* Begin Data provided *

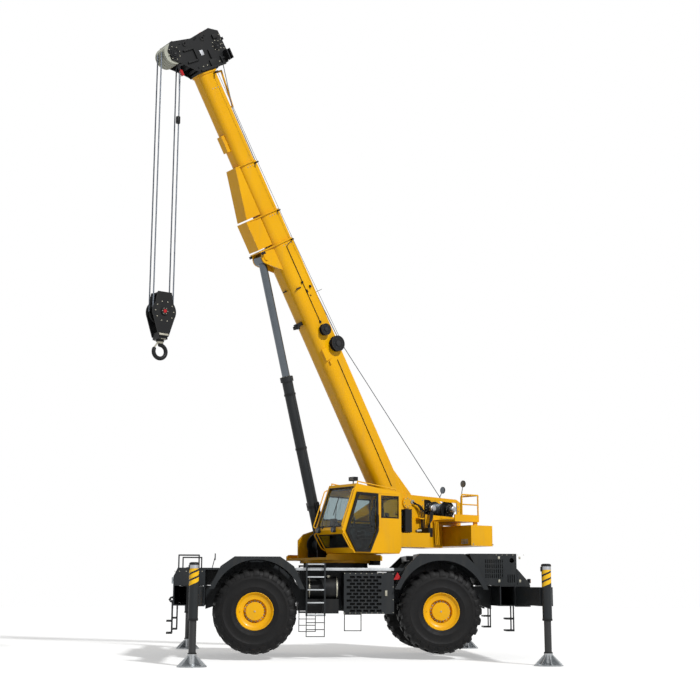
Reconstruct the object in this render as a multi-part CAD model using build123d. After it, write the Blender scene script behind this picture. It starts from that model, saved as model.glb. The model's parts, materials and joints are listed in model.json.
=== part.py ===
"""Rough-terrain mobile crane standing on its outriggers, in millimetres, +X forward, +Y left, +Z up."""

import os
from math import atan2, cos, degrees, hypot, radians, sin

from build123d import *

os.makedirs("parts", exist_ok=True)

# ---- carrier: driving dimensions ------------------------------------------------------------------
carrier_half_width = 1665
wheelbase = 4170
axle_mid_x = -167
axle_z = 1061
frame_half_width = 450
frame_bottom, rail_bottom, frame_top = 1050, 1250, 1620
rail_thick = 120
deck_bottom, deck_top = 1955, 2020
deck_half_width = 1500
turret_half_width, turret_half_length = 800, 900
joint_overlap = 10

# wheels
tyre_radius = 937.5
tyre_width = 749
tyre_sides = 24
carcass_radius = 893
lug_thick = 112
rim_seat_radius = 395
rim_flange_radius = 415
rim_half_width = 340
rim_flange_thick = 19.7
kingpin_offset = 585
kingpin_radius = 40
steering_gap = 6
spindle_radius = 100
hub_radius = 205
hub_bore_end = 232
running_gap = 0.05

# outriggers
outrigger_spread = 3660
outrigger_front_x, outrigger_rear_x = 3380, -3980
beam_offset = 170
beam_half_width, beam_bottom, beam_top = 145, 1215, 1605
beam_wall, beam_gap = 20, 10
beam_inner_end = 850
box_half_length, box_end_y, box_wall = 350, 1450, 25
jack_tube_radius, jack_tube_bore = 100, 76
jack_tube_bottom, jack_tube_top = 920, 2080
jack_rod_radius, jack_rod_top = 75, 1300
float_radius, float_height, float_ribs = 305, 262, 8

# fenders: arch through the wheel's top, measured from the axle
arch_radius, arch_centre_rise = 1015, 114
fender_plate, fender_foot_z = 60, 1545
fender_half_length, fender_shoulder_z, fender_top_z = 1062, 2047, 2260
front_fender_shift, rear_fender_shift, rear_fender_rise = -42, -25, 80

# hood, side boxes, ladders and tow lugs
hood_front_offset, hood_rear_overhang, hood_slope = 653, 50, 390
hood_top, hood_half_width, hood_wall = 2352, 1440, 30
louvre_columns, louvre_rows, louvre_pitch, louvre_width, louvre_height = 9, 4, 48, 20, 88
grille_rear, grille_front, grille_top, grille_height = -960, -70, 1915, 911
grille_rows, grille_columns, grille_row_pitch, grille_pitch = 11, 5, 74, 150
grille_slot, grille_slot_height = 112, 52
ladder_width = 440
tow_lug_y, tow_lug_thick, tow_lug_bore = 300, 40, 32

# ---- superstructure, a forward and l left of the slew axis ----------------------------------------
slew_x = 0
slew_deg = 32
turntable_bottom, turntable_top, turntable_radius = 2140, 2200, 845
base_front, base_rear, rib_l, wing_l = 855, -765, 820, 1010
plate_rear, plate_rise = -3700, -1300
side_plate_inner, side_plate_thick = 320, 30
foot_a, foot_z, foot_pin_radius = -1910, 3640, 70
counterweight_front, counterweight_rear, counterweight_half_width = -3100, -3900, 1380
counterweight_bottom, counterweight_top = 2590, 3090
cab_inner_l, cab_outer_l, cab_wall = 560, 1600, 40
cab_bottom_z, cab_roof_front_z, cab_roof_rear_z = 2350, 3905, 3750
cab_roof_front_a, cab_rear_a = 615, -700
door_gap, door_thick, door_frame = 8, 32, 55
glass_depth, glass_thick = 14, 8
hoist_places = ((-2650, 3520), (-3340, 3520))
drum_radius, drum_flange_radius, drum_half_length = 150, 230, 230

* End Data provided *
* Begin Data provided *

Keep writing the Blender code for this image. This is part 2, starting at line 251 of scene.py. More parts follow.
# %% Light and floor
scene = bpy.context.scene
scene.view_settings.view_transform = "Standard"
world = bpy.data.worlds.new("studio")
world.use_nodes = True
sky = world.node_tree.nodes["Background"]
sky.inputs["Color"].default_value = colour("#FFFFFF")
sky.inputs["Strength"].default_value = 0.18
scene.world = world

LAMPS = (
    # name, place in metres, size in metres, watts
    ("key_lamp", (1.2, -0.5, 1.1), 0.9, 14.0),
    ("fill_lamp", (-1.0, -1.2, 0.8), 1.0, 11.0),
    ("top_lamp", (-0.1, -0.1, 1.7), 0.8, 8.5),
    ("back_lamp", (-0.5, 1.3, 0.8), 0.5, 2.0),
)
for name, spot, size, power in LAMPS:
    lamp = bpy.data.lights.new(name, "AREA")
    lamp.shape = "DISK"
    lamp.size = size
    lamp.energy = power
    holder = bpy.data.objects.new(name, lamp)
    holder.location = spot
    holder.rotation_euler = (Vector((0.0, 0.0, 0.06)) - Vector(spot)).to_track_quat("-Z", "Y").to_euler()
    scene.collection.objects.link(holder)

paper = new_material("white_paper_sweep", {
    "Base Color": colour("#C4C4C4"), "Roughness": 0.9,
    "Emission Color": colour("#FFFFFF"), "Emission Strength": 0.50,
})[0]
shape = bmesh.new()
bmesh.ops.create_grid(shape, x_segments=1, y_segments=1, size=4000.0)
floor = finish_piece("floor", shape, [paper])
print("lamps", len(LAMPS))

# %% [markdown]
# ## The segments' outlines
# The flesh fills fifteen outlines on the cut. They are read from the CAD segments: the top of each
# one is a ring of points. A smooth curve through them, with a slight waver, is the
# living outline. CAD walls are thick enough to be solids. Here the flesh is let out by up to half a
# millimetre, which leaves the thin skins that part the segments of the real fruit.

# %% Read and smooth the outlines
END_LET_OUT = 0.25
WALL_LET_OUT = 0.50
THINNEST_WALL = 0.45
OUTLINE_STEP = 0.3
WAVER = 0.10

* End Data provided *
* Begin Data provided *

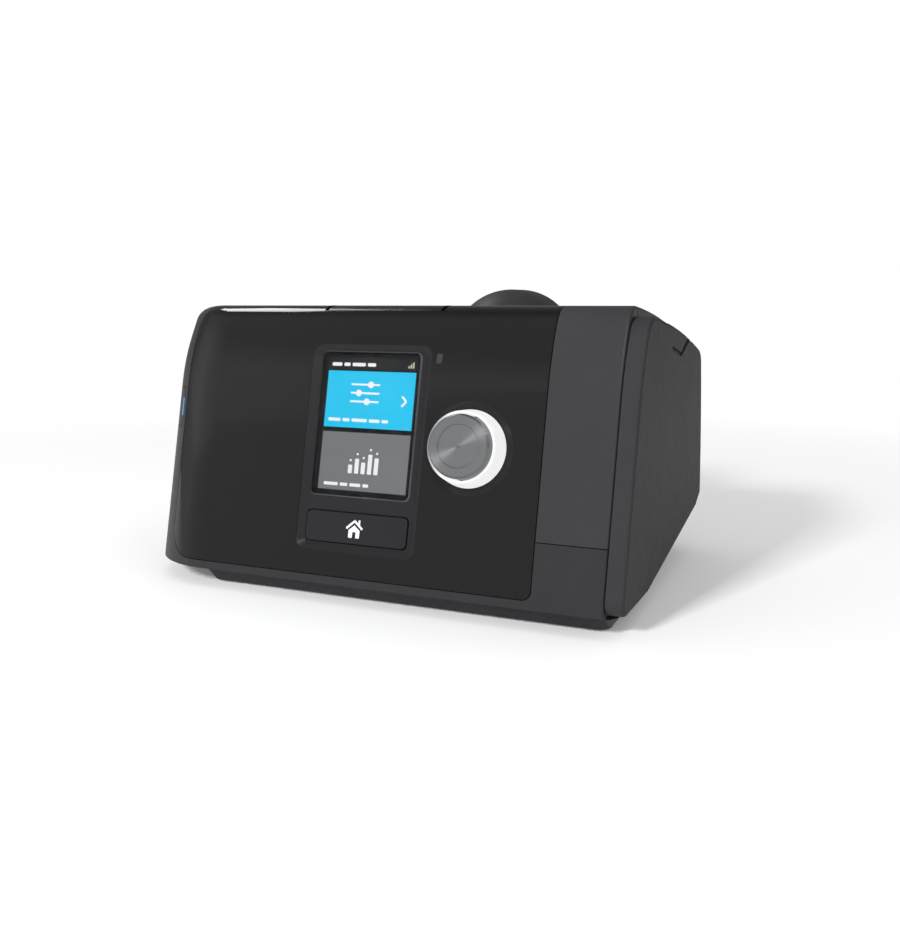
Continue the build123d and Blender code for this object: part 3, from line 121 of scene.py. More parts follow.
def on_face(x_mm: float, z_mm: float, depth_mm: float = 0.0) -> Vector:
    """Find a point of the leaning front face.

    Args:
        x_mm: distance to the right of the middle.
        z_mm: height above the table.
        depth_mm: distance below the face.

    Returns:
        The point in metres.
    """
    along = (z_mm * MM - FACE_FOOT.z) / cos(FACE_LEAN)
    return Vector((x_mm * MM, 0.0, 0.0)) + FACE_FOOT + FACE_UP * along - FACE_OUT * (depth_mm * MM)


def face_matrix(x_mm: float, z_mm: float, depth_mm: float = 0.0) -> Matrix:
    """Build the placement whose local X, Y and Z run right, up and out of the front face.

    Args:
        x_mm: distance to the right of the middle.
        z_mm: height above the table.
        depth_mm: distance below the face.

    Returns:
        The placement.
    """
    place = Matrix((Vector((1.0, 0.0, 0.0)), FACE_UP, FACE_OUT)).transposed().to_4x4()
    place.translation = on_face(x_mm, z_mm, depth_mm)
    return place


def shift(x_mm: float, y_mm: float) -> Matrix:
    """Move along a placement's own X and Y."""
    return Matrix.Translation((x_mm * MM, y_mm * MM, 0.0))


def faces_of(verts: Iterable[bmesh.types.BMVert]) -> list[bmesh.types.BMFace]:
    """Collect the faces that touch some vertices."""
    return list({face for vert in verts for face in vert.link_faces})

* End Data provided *

## Direction
From the records above, copy out the line with "Continue the build123d", the line with "for vert in", and every line between them, word for word.

## Answer to the problem
Continue the build123d and Blender code for this object: part 3, from line 121 of scene.py. More parts follow.
def on_face(x_mm: float, z_mm: float, depth_mm: float = 0.0) -> Vector:
    """Find a point of the leaning front face.

    Args:
        x_mm: distance to the right of the middle.
        z_mm: height above the table.
        depth_mm: distance below the face.

    Returns:
        The point in metres.
    """
    along = (z_mm * MM - FACE_FOOT.z) / cos(FACE_LEAN)
    return Vector((x_mm * MM, 0.0, 0.0)) + FACE_FOOT + FACE_UP * along - FACE_OUT * (depth_mm * MM)


def face_matrix(x_mm: float, z_mm: float, depth_mm: float = 0.0) -> Matrix:
    """Build the placement whose local X, Y and Z run right, up and out of the front face.

    Args:
        x_mm: distance to the right of the middle.
        z_mm: height above the table.
        depth_mm: distance below the face.

    Returns:
        The placement.
    """
    place = Matrix((Vector((1.0, 0.0, 0.0)), FACE_UP, FACE_OUT)).transposed().to_4x4()
    place.translation = on_face(x_mm, z_mm, depth_mm)
    return place


def shift(x_mm: float, y_mm: float) -> Matrix:
    """Move along a placement's own X and Y."""
    return Matrix.Translation((x_mm * MM, y_mm * MM, 0.0))


def faces_of(verts: Iterable[bmesh.types.BMVert]) -> list[bmesh.types.BMFace]:
    """Collect the faces that touch some vertices."""
    return list({face for vert in verts for face in vert.link_faces})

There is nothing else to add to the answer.